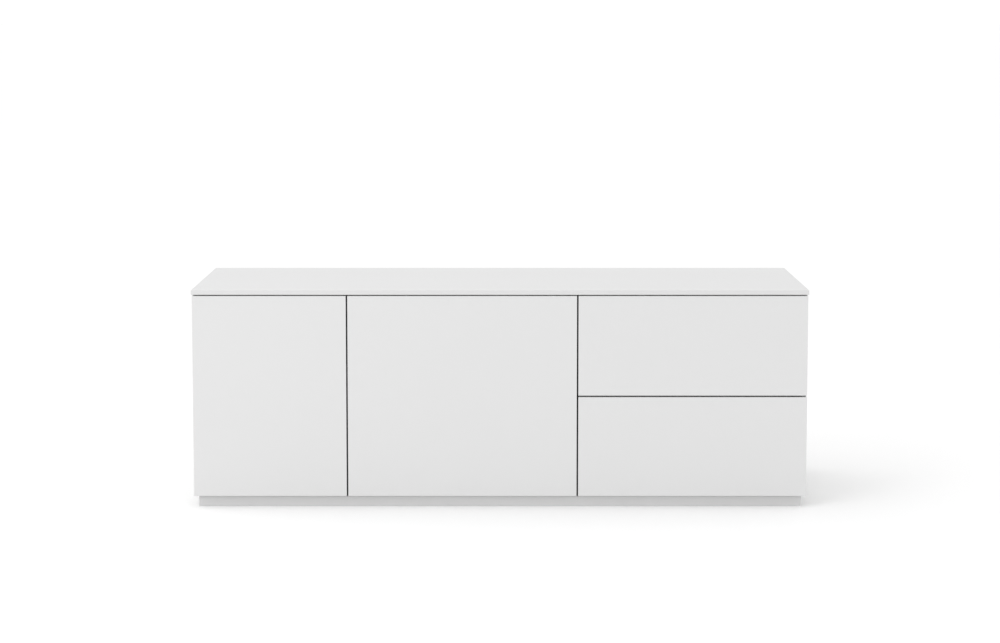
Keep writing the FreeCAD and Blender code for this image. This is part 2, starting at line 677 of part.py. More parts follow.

* * *

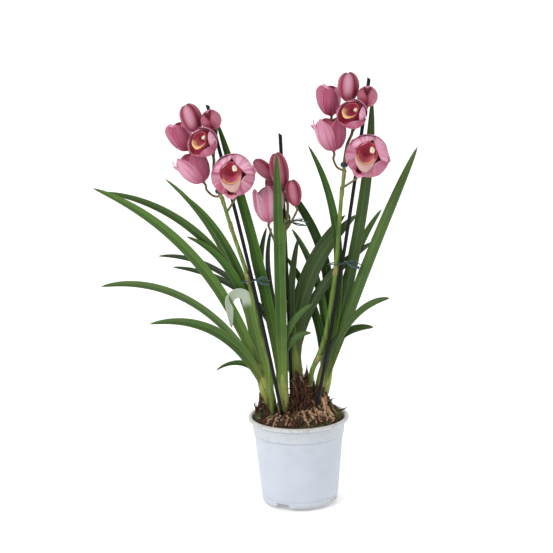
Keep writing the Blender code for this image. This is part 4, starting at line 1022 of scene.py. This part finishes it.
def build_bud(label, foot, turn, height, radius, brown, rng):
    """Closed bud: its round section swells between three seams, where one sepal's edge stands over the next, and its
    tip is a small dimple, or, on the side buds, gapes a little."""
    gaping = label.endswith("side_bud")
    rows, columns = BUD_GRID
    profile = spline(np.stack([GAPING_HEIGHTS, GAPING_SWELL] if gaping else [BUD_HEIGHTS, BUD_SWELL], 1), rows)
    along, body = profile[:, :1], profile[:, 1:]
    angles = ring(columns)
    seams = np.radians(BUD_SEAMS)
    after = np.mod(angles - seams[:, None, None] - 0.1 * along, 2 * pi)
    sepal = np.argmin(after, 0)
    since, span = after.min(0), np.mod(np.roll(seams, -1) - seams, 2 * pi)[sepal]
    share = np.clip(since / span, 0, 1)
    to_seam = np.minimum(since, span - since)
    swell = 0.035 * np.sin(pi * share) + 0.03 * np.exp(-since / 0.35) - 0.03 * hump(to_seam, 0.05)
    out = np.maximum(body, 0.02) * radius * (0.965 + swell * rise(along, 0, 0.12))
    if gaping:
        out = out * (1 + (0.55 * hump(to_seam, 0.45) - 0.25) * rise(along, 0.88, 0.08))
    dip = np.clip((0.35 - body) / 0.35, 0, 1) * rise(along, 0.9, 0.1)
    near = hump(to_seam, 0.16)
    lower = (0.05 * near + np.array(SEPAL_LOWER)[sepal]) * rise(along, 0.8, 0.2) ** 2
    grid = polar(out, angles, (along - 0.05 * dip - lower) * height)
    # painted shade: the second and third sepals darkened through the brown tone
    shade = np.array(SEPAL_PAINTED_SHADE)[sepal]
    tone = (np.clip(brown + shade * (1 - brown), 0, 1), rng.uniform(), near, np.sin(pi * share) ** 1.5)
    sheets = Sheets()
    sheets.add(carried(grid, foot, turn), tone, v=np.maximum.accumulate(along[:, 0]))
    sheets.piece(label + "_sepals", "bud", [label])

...

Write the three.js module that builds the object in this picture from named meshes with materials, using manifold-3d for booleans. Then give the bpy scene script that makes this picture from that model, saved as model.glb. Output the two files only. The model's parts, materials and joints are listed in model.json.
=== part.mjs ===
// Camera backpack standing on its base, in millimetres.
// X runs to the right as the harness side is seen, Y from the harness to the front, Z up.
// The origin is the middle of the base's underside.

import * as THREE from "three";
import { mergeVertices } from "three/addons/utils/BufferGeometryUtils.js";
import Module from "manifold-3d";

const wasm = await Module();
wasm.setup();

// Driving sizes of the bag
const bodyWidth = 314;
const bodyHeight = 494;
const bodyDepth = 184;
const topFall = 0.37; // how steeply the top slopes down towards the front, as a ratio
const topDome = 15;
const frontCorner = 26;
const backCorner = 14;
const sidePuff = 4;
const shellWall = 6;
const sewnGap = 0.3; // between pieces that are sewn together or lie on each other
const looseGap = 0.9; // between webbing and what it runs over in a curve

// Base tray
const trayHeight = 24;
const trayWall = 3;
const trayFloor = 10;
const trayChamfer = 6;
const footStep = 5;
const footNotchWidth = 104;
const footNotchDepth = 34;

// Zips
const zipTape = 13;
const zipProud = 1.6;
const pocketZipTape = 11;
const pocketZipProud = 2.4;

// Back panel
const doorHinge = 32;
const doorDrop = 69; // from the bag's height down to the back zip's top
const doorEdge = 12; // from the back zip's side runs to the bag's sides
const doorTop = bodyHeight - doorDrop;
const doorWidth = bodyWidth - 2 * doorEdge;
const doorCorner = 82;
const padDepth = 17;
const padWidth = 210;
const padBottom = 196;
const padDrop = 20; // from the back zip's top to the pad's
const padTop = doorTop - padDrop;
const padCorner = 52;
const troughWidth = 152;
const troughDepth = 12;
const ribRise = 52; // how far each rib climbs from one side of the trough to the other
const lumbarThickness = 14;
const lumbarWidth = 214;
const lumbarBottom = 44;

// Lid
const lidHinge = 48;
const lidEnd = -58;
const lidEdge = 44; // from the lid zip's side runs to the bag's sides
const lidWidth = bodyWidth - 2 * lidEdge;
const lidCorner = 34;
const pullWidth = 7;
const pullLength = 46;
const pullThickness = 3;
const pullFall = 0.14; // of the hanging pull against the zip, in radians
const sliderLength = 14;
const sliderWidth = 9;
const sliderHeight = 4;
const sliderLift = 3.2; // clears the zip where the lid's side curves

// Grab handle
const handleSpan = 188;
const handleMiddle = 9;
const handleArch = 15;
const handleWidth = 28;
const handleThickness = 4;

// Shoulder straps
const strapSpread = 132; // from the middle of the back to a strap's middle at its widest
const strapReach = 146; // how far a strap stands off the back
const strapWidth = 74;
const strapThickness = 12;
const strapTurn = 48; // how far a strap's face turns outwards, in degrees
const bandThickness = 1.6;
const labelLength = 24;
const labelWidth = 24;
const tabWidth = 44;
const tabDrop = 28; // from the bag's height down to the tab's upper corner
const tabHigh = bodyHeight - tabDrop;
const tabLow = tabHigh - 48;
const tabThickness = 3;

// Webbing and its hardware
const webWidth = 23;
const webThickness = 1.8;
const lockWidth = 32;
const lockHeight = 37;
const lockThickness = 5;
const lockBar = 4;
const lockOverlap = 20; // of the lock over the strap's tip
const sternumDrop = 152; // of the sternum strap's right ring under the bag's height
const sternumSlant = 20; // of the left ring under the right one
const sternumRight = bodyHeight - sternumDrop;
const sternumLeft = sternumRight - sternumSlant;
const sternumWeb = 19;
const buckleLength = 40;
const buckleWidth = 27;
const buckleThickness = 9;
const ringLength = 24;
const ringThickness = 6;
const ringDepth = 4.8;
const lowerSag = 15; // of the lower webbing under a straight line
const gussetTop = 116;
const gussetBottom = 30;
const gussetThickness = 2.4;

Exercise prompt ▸
Check each line of the records for the word "manifold", and show the lines that contain it.

Problem solution ▸
Write the three.js module that builds the object in this picture from named meshes with materials, using manifold-3d for booleans. Then give the bpy scene script that makes this picture from that model, saved as model.glb. Output the two files only. The model's parts, materials and joints are listed in model.json.
import Module from "manifold-3d";